Norwegian Shipping Company And Engineering Officers Convicted With Environmental Crimes And Obstruction Of Justice
For Immediate Release
U.S. Attorney's Office, Southern District of Alabama
United States Attorney Kenyen R. Brown of the Southern District of Alabama announced federal jury in Mobile, Alabama, after a two week jury trial convicted Det Stavangerske Dampskibsselskab AS (DSD) and three employees with violating the Act to Prevent Pollution from Ships (APPS), conspiracy, obstruction of justice, and witness tampering,. DSD is a Norwegian-based shipping company that operates the oil tanker M/T Stavanger Blossom, a vessel engaged in the international transportation of crude oil. Also convicted at trial were three engineering officers, Bo Gao, Xiaobing Chen, and Xin Zhong, employed by DSD to work aboard the vessel. Daniel Paul Dancu a fourth engineer pled guilty in October.

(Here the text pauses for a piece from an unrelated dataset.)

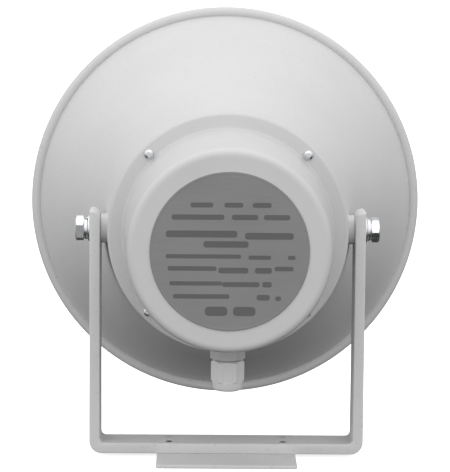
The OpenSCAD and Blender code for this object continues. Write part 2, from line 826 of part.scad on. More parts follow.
// A shallow dish that hollows towards the pole, glued to the voice coil's former
module diaphragm() {
    front = dome_arc(coil_r - 0.2, dome_h, surround_u + dome_t);
    back = dome_arc(coil_r - 0.2, dome_h, surround_u);
    color("goldenrod") lathe(concat(
        [[coil_out_r, surround_u], [coil_out_r, surround_u + dome_t]], front,
        [[0, front[10][1]], [0, back[10][1]]], [for (i = [10:-1:0]) back[i]]
    ));
}

module voice_coil() {
    winding_u = top_plate_u + (top_plate_t - winding_len)/2;
    color("chocolate") on_axis() translate([0, 0, winding_u]) {
        ring(coil_r + former_t, coil_r, surround_u - winding_u);
        ring(coil_out_r, coil_r + former_t - eps, winding_len);
    }
}

module top_plate() {
    color("gray") difference() {
        on_axis() translate([0, 0, top_plate_u]) ring(throat_plate_r, gap_out_r, top_plate_t);
        on_axis() around(4, 45) translate([driver_screw_r, 0, top_plate_u + driver_hole_floor])
            cylinder(d = driver_screw_d, h = top_plate_t, $fn = 32);
    }
}

module magnet_ring() {
    color("black") on_axis() translate([0, 0, magnet_u]) ring(magnet_r, magnet_in_r, magnet_t);
}

module yoke() {
    pole_top = top_plate_front_u;
    color("gray") difference() {
        lathe([
            [0, yoke_u], [magnet_r - 1, yoke_u], [magnet_r, yoke_u + 1], [magnet_r, magnet_u],
            [pole_r + 3, magnet_u], [pole_r, magnet_u + 3], [pole_r, pole_top], [0, pole_top]
        ]);
        pillar_places() translate([0, 0, yoke_u - 1]) cylinder(d = pillar_bolt_d, h = yoke_t, $fn = 32);
    }
}

// --- Transformer and terminals ------------------------------------------------------

pillar_bolt_d = 3;
pillar_af = 6;
pillar_x = 30;
pillar_z = 18;
chassis_x = 78;
chassis_z = 62;
chassis_corner_r = 12;
core_mid_z = 17;
core_u = chassis_u - coil_over - 1 - core_t;
leg_x = core_x/3;
window_z = core_z*0.6;
terminal_top_z = -13;

module pillar_places() {
    on_axis() for (x = [-1, 1], z = [-1, 1])
        translate([x*pillar_x, z*pillar_z, 0]) children();
}

module chassis_pillars() {
    color("silver") pillar_places() translate([0, 0, chassis_u + chassis_t]) difference() {
        linear_extrude(pillar_len) hexagon(pillar_af);
        translate([0, 0, -1]) cylinder(d = pillar_bolt_d, h = pillar_len + 2, $fn = 32);
    }
}

module chassis_plate() {
    color("silver") difference() {
        on_axis() translate([0, 0, chassis_u]) linear_extrude(chassis_t) {
            square([chassis_x - 2*chassis_corner_r, chassis_z], center = true);
            square([chassis_x, chassis_z - 2*chassis_corner_r], center = true);
            for (x = [-1, 1], z = [-1, 1])
                translate([x*(chassis_x/2 - chassis_corner_r), z*(chassis_z/2 - chassis_corner_r)])
                    circle(r = chassis_corner_r);
        }
        pillar_places() translate([0, 0, chassis_u - 1])
            cylinder(d = pillar_bolt_d + 0.2, h = chassis_t + 2, $fn = 32);
    }
}

module chassis_screws() {
    color("silver") pillar_places() translate([0, 0, chassis_u])
        pan_screw(pillar_bolt_d, m3_head, chassis_t + pillar_len + 3);
}

module transformer_core() {
    color("slategray") on_axis() translate([0, core_mid_z, core_u]) linear_extrude(core_t)
        difference() {
            square([core_x, core_z], center = true);
            for (s = [-1, 1]) translate([s*(leg_x/2 + core_x/12), 0])
                square([core_x/6, window_z], center = true);
        }
}

module transformer_coil() {
    gap = 0.25;
    outer_x = leg_x + core_x/3 - 2*gap;
    color("peru") on_axis() translate([0, core_mid_z, core_u + core_t/2]) difference() {
        cube([outer_x, window_z - 2*gap, core_t + 2*coil_over], center = true);
        cube([leg_x + 2*gap, window_z + 1, core_t + 2*gap], center = true);
    }
}

// Two straps over the core's yokes, each with a foot at both ends
module transformer_clamps() {
    strap_t = 1.2;
    strap_w = (core_z - window_z)/2 - 1;
    foot = 6;
    out = core_x/2 + 0.2;
    back = core_u - 0.2;
    color("silver") on_axis() for (s = [-1, 1])
        translate([0, core_mid_z + s*(core_z - strap_w)/2 - strap_w/2, 0]) {
            translate([-out - strap_t, 0, back - strap_t]) cube([2*(out + strap_t), strap_w, strap_t]);
            for (side = [-1, 1]) {
                translate([side*(out + strap_t/2) - strap_t/2, 0, back - strap_t])
                    cube([strap_t, strap_w, chassis_u - back + strap_t]);
                translate([side*(out + strap_t + foot/2) - foot/2 - (side > 0 ? strap_t : 0), 0,
                    chassis_u - strap_t]) cube([foot + strap_t, strap_w, strap_t]);
            }
        }
}

terminal_count = 3;
terminal_pitch = terminal_x/terminal_count;
terminal_bore_d = 5;
terminal_bore_h = 8;
terminal_screw_d = 3;
terminal_screw_head = [4.6, 1.4];
terminal_groove = [1.2, 4];

module terminal_screw_places() {
    on_axis() for (i = [0:terminal_count - 1])
        translate([(i - (terminal_count - 1)/2)*terminal_pitch, terminal_top_z - terminal_z/2,
            chassis_u - terminal_depth]) children();
}

module terminal_block() {
    color("white") difference() {
        on_axis() translate([-terminal_x/2, terminal_top_z - terminal_z, chassis_u - terminal_depth])
            cube([terminal_x, terminal_z, terminal_depth]);
        terminal_screw_places() {
            translate([0, 0, -1]) cylinder(d = terminal_bore_d, h = terminal_bore_h + 1, $fn = 32);
            translate([0, 0, terminal_bore_h + 1.5]) rotate([90, 0, 0])
                cylinder(d = terminal_screw_d, h = terminal_z + 2, center = true, $fn = 32);
        }
        on_axis() for (i = [1:terminal_count - 1])
            translate([(i - terminal_count/2)*terminal_pitch - terminal_groove[0]/2,
                terminal_top_z - terminal_z - 1, chassis_u - terminal_depth - 1])
                cube([terminal_groove[0], terminal_z + 2, terminal_groove[1] + 1]);
    }
}

module terminal_screws() {
    color("silver") terminal_screw_places() translate([0, 0, terminal_screw_head[1] + 0.8])
        pan_screw(terminal_screw_d, terminal_screw_head, terminal_bore_h - 2.4);
}

// Points are [x, up, forward] about the horn's axis
module line_wires() {
    color("firebrick") on_axis() for (s = [-1, 1])
        wire([
            [s*terminal_pitch, terminal_top_z - 3, chassis_u - 7.5],
            [s*terminal_pitch, terminal_top_z + 3, chassis_u - 7.5],
            [s*7, core_mid_z - core_z/2 - 4, core_u - coil_over + 2],
            [s*7, core_mid_z - window_z/2 + 2, core_u - coil_over - wire_d]
        ]);
}

module coil_wires() {
    color("black") on_axis() for (s = [-1, 1])
        wire([
            [s*9, core_mid_z + window_z/2 - 2, core_u - coil_over - wire_d],
            [s*9, core_mid_z + core_z/2 + 4, core_u - coil_over + 2],
            [s*22, core_mid_z + core_z/2 + 5, chassis_u + 4],
            [s*26, 39, magnet_u],
            [s*27, 37.5, top_plate_front_u - 1],
            [s*26, 37, top_plate_front_u + diaphragm_ring_t/2]
        ]);
}

bracket();
foot_plate();
foot_rivets();
bell();
pivot_inserts();
pivot_bolts();
spring_washers();
flat_washers();
cap_gasket();
rear_cap();
cap_screws();
rating_plate();
gland_body();
gland_washer();
gland_locknut();
gland_seal();
gland_nut();
bulkhead();
bulkhead_screws();
throat_tube();
throat_screws();
tube_gasket();
reflector_spider();
reflector();
reflector_screw();
throat_plate();
phase_plug();
driver_screws();
diaphragm_ring();
surround();
top_plate();
magnet_ring();
yoke();
diaphragm();
voice_coil();
chassis_pillars();
chassis_plate();
chassis_screws();
transformer_core();
transformer_coil();
transformer_clamps();
terminal_block();
terminal_screws();
line_wires();
coil_wires();
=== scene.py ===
"""Looks of a re-entrant alarm horn on a tilting bracket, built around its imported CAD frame.

Metres, in the frame's own axes: the mouth faces -Y, the hinge runs along X and the foot stands on z = 0.
u is the distance forward of the cap flange's rear face.
"""

import math

import bmesh
import bpy
from mathutils import Matrix, Vector


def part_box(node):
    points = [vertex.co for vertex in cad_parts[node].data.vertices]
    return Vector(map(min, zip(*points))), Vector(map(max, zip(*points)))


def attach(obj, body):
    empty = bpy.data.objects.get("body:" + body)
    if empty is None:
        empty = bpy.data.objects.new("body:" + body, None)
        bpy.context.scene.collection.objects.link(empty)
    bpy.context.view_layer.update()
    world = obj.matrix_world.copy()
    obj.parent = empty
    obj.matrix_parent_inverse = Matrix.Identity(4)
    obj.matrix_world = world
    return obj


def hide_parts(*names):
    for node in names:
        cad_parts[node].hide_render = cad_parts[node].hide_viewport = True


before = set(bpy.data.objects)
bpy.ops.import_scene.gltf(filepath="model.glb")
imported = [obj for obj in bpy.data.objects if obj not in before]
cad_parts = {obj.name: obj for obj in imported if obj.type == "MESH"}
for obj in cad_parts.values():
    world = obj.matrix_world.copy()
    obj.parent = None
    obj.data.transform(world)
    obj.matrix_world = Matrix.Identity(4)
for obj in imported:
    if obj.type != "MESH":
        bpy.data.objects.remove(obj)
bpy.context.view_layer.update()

MM = 0.001
HORN = "horn"
BRACKET = "bracket_body"

# --- Places and sizes, most of them taken from the frame ------------------------------------------


def middle(node):
    low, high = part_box(node)
    return (low + high) / 2


def span(node):
    low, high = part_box(node)
    return high - low


CAP_FLANGE_T = 4 * MM
FORWARD = Vector((0, -1, 0))
DOWN = Vector((0, 0, -1))
AXIS_Z = middle("cap_gasket").z
FLANGE = Vector((0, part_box("cap_gasket")[1].y + CAP_FLANGE_T, AXIS_Z))
REAR_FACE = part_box("rating_plate")[0].y
CAP_DEPTH = REAR_FACE - FLANGE.y
FLANGE_R = span("rear_cap").x / 2
MOUTH_R = span("bell").x / 2
BELL_LEN = FLANGE.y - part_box("bell")[0].y - 3 * MM
BAR_W = span("bracket").y
BAR_T = 6 * MM
BEND_R = 3 * MM
BEND_OUT_R = 7 * MM
LEG_IN = span("bracket").x / 2 - BAR_T
LEG_OUT = LEG_IN + BAR_T
FOOT_T = span("foot_plate").z
LEG_TOP_R = 5 * MM
GLAND_Y = middle("gland_nut").y

# --- Camera, light and floor ----------------------------------------------------------------------


CAMERA_AT = Vector((0.0155, 1.2743, 0.2875))
CAMERA_LENS = 169.95
# radians: a turn about Z, a dip below level and a lean of the camera itself
CAMERA_YAW, CAMERA_PITCH, CAMERA_ROLL = -0.011, 0.125, 0.0083


def make_camera():
    yaw, pitch, roll = CAMERA_YAW, CAMERA_PITCH, CAMERA_ROLL
    ahead = Vector((math.sin(yaw) * math.cos(pitch), -math.cos(yaw) * math.cos(pitch), -math.sin(pitch)))
    right = ahead.cross(Vector((0, 0, 1))).normalized()
    up = right.cross(ahead)
    turned_right = right * math.cos(roll) + up * math.sin(roll)
    turned_up = up * math.cos(roll) - right * math.sin(roll)
    camera = bpy.data.objects.new("camera", bpy.data.cameras.new("camera"))
    bpy.context.scene.collection.objects.link(camera)
    axes = Matrix((turned_right, turned_up, -ahead)).transposed().to_4x4()
    camera.matrix_world = Matrix.Translation(CAMERA_AT) @ axes
    camera.data.lens = CAMERA_LENS
    camera.data.clip_start = 0.05
    bpy.context.scene.camera = camera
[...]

In 2014 DSD and its employees conspired to bypass pollution prevention equipment aboard the M/T Stavanger Blossom and to conceal the direct discharge of approximately 20,000 gallons waste oil and oil-contaminated waste water from the vessel into the sea over a two month period. The operation of marine vessels, like the M/T Stavanger Blossom, generates large quantities of waste oil and oil-contaminated waste water. International and U.S. law requires that these vessels use pollution prevention equipment to preclude the discharge of these materials. Should any overboard discharges occur, they must be documented in an oil record book, a log that is regularly inspected by the U.S. Coast Guard. DSD and the engineering officers were convicted of violating the APPS for failing to record overboard discharges in the vessel’s oil record book and garbage record book, and with obstruction of justice and witness tampering for presenting false documents and deceiving the Coast Guard during an inspection.
DSD could be fined up to $500,000 per count, in addition to other possible penalties. Gao, Chen, and Zhong face a maximum penalty of 20 years in prison for the obstruction of justice charges
Resident Agent in Charge John Allen with the United States Coast Guard Investigative Service stated, "CGIS is dedicated to holding those individuals and Corporations accountable who violate United States and International law. CGIS will vigorously prosecute anyone who presents false documents to the U.S. Coast Guard or obstructs vessel examinations performed by the U.S. Coast Guard."
United States Attorney, Kenyen R. Brown was pleased with the outcome of the trial. Brown went on to say, "I am pleased with the record of this office in pursuing environmental crimes. We will continue to prosecute corporations and individuals to protect our resources here along the Gulf Coast as well as around the World. We need to ensure that all foreign vessels and corporations comply with U.S. Coast Guard Examinations to ensure these resources are protected."
This case was investigated by the U.S. Coast Guard Sector Mobile, U.S. Coast Guard District Eight, U.S. Coast Guard Investigative Services and the Environmental Protection Agency, Criminal Investigations Division. Assistant U.S. Attorney Michael D. Anderson, with the U.S. Attorney's Office for the Southern District of Alabama, and ECS Trial Attorney Shane N. Waller prosecuted the case.